What you will do: Quote every line of the material beneath this one.

━━━ The records

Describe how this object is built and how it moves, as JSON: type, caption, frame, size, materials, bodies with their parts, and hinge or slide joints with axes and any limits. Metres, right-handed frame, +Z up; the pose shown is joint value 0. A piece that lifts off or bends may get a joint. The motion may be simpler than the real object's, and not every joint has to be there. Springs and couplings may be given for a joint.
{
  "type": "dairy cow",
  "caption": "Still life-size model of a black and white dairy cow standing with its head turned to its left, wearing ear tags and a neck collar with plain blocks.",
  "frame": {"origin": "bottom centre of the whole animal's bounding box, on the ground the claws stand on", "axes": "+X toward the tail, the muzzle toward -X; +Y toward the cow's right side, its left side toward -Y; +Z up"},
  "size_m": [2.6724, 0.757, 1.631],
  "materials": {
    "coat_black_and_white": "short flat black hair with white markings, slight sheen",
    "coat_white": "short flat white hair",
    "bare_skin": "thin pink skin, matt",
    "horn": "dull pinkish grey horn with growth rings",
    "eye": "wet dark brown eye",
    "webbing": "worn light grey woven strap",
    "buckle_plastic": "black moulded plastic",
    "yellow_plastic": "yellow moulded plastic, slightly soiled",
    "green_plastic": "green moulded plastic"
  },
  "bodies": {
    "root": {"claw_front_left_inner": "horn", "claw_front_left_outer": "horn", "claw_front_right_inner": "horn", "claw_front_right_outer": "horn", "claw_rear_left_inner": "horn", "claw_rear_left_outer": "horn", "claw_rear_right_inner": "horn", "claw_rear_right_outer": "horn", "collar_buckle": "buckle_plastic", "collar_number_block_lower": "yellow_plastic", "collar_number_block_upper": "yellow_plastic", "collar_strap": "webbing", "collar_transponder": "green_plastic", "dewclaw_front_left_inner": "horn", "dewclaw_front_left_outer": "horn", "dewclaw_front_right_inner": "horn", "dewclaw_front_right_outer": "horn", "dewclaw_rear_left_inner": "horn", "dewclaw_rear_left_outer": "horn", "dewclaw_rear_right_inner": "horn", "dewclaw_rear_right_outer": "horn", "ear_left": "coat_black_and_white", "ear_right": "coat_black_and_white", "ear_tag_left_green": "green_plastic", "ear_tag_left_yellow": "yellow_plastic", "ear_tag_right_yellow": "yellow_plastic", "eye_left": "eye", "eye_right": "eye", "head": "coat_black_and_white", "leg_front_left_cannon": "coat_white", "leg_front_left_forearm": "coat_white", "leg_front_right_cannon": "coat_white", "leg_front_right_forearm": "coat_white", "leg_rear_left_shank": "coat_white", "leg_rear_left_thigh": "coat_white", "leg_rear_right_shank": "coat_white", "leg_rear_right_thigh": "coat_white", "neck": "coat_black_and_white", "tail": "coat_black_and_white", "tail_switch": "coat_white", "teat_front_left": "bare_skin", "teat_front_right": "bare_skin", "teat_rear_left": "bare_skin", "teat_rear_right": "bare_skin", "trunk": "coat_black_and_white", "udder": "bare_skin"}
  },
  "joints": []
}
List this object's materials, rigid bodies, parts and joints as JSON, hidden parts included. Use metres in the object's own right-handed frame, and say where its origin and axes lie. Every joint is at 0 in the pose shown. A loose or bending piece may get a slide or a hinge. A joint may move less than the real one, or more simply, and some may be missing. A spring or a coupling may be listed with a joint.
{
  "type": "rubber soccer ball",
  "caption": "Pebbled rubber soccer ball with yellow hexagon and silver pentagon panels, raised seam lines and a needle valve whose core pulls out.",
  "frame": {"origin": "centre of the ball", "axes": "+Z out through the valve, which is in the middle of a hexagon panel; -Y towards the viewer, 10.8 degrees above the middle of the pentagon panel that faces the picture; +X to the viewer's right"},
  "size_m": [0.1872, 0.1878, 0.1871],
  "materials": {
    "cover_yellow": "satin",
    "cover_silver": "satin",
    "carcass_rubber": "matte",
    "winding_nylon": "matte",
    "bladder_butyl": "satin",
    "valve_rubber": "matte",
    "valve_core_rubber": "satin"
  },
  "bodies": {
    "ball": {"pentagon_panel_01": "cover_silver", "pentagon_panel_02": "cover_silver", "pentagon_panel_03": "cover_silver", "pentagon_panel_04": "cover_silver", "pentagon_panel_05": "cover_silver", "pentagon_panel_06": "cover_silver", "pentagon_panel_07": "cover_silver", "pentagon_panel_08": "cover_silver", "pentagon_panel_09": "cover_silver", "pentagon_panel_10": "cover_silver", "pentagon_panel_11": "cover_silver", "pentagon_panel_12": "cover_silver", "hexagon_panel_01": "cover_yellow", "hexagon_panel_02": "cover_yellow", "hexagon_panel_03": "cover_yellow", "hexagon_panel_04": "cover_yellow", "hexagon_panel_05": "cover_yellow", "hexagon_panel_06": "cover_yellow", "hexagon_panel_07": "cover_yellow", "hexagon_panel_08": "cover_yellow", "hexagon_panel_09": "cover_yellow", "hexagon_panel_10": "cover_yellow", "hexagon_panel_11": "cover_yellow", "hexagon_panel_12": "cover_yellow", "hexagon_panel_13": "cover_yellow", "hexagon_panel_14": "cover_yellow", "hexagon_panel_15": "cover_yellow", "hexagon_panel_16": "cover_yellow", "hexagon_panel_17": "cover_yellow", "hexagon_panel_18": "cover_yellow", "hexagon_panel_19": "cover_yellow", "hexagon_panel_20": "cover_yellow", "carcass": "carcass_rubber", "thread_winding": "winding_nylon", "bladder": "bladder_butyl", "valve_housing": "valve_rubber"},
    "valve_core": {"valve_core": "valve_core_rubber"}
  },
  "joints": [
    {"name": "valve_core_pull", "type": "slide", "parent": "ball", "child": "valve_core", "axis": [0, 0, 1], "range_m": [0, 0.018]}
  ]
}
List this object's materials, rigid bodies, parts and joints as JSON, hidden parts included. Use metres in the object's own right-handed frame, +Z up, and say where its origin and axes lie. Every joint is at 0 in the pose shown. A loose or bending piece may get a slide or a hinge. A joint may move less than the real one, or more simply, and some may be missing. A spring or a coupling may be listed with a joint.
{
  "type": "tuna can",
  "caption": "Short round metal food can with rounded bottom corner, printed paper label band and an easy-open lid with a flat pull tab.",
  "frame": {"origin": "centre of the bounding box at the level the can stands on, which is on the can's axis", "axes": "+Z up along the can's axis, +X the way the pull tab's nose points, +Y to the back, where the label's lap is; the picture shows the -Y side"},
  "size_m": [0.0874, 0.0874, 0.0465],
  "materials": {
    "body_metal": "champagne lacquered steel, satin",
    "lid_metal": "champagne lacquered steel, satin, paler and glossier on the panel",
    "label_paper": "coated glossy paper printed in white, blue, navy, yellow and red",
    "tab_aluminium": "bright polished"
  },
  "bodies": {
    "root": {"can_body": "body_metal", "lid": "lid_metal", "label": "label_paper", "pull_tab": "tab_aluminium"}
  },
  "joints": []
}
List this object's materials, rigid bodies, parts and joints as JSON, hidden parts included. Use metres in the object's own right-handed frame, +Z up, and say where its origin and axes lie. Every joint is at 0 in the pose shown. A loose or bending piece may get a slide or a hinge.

━━━━━━

Response below:
Describe how this object is built and how it moves, as JSON: type, caption, frame, size, materials, bodies with their parts, and hinge or slide joints with axes and any limits. Metres, right-handed frame, +Z up; the pose shown is joint value 0. A piece that lifts off or bends may get a joint. The motion may be simpler than the real object's, and not every joint has to be there. Springs and couplings may be given for a joint.
{
  "type": "dairy cow",
  "caption": "Still life-size model of a black and white dairy cow standing with its head turned to its left, wearing ear tags and a neck collar with plain blocks.",
  "frame": {"origin": "bottom centre of the whole animal's bounding box, on the ground the claws stand on", "axes": "+X toward the tail, the muzzle toward -X; +Y toward the cow's right side, its left side toward -Y; +Z up"},
  "size_m": [2.6724, 0.757, 1.631],
  "materials": {
    "coat_black_and_white": "short flat black hair with white markings, slight sheen",
    "coat_white": "short flat white hair",
    "bare_skin": "thin pink skin, matt",
    "horn": "dull pinkish grey horn with growth rings",
    "eye": "wet dark brown eye",
    "webbing": "worn light grey woven strap",
    "buckle_plastic": "black moulded plastic",
    "yellow_plastic": "yellow moulded plastic, slightly soiled",
    "green_plastic": "green moulded plastic"
  },
  "bodies": {
    "root": {"claw_front_left_inner": "horn", "claw_front_left_outer": "horn", "claw_front_right_inner": "horn", "claw_front_right_outer": "horn", "claw_rear_left_inner": "horn", "claw_rear_left_outer": "horn", "claw_rear_right_inner": "horn", "claw_rear_right_outer": "horn", "collar_buckle": "buckle_plastic", "collar_number_block_lower": "yellow_plastic", "collar_number_block_upper": "yellow_plastic", "collar_strap": "webbing", "collar_transponder": "green_plastic", "dewclaw_front_left_inner": "horn", "dewclaw_front_left_outer": "horn", "dewclaw_front_right_inner": "horn", "dewclaw_front_right_outer": "horn", "dewclaw_rear_left_inner": "horn", "dewclaw_rear_left_outer": "horn", "dewclaw_rear_right_inner": "horn", "dewclaw_rear_right_outer": "horn", "ear_left": "coat_black_and_white", "ear_right": "coat_black_and_white", "ear_tag_left_green": "green_plastic", "ear_tag_left_yellow": "yellow_plastic", "ear_tag_right_yellow": "yellow_plastic", "eye_left": "eye", "eye_right": "eye", "head": "coat_black_and_white", "leg_front_left_cannon": "coat_white", "leg_front_left_forearm": "coat_white", "leg_front_right_cannon": "coat_white", "leg_front_right_forearm": "coat_white", "leg_rear_left_shank": "coat_white", "leg_rear_left_thigh": "coat_white", "leg_rear_right_shank": "coat_white", "leg_rear_right_thigh": "coat_white", "neck": "coat_black_and_white", "tail": "coat_black_and_white", "tail_switch": "coat_white", "teat_front_left": "bare_skin", "teat_front_right": "bare_skin", "teat_rear_left": "bare_skin", "teat_rear_right": "bare_skin", "trunk": "coat_black_and_white", "udder": "bare_skin"}
  },
  "joints": []
}
List this object's materials, rigid bodies, parts and joints as JSON, hidden parts included. Use metres in the object's own right-handed frame, and say where its origin and axes lie. Every joint is at 0 in the pose shown. A loose or bending piece may get a slide or a hinge. A joint may move less than the real one, or more simply, and some may be missing. A spring or a coupling may be listed with a joint.
{
  "type": "rubber soccer ball",
  "caption": "Pebbled rubber soccer ball with yellow hexagon and silver pentagon panels, raised seam lines and a needle valve whose core pulls out.",
  "frame": {"origin": "centre of the ball", "axes": "+Z out through the valve, which is in the middle of a hexagon panel; -Y towards the viewer, 10.8 degrees above the middle of the pentagon panel that faces the picture; +X to the viewer's right"},
  "size_m": [0.1872, 0.1878, 0.1871],
  "materials": {
    "cover_yellow": "satin",
    "cover_silver": "satin",
    "carcass_rubber": "matte",
    "winding_nylon": "matte",
    "bladder_butyl": "satin",
    "valve_rubber": "matte",
    "valve_core_rubber": "satin"
  },
  "bodies": {
    "ball": {"pentagon_panel_01": "cover_silver", "pentagon_panel_02": "cover_silver", "pentagon_panel_03": "cover_silver", "pentagon_panel_04": "cover_silver", "pentagon_panel_05": "cover_silver", "pentagon_panel_06": "cover_silver", "pentagon_panel_07": "cover_silver", "pentagon_panel_08": "cover_silver", "pentagon_panel_09": "cover_silver", "pentagon_panel_10": "cover_silver", "pentagon_panel_11": "cover_silver", "pentagon_panel_12": "cover_silver", "hexagon_panel_01": "cover_yellow", "hexagon_panel_02": "cover_yellow", "hexagon_panel_03": "cover_yellow", "hexagon_panel_04": "cover_yellow", "hexagon_panel_05": "cover_yellow", "hexagon_panel_06": "cover_yellow", "hexagon_panel_07": "cover_yellow", "hexagon_panel_08": "cover_yellow", "hexagon_panel_09": "cover_yellow", "hexagon_panel_10": "cover_yellow", "hexagon_panel_11": "cover_yellow", "hexagon_panel_12": "cover_yellow", "hexagon_panel_13": "cover_yellow", "hexagon_panel_14": "cover_yellow", "hexagon_panel_15": "cover_yellow", "hexagon_panel_16": "cover_yellow", "hexagon_panel_17": "cover_yellow", "hexagon_panel_18": "cover_yellow", "hexagon_panel_19": "cover_yellow", "hexagon_panel_20": "cover_yellow", "carcass": "carcass_rubber", "thread_winding": "winding_nylon", "bladder": "bladder_butyl", "valve_housing": "valve_rubber"},
    "valve_core": {"valve_core": "valve_core_rubber"}
  },
  "joints": [
    {"name": "valve_core_pull", "type": "slide", "parent": "ball", "child": "valve_core", "axis": [0, 0, 1], "range_m": [0, 0.018]}
  ]
}
List this object's materials, rigid bodies, parts and joints as JSON, hidden parts included. Use metres in the object's own right-handed frame, +Z up, and say where its origin and axes lie. Every joint is at 0 in the pose shown. A loose or bending piece may get a slide or a hinge. A joint may move less than the real one, or more simply, and some may be missing. A spring or a coupling may be listed with a joint.
{
  "type": "tuna can",
  "caption": "Short round metal food can with rounded bottom corner, printed paper label band and an easy-open lid with a flat pull tab.",
  "frame": {"origin": "centre of the bounding box at the level the can stands on, which is on the can's axis", "axes": "+Z up along the can's axis, +X the way the pull tab's nose points, +Y to the back, where the label's lap is; the picture shows the -Y side"},
  "size_m": [0.0874, 0.0874, 0.0465],
  "materials": {
    "body_metal": "champagne lacquered steel, satin",
    "lid_metal": "champagne lacquered steel, satin, paler and glossier on the panel",
    "label_paper": "coated glossy paper printed in white, blue, navy, yellow and red",
    "tab_aluminium": "bright polished"
  },
  "bodies": {
    "root": {"can_body": "body_metal", "lid": "lid_metal", "label": "label_paper", "pull_tab": "tab_aluminium"}
  },
  "joints": []
}
List this object's materials, rigid bodies, parts and joints as JSON, hidden parts included. Use metres in the object's own right-handed frame, +Z up, and say where its origin and axes lie. Every joint is at 0 in the pose shown. A loose or bending piece may get a slide or a hinge.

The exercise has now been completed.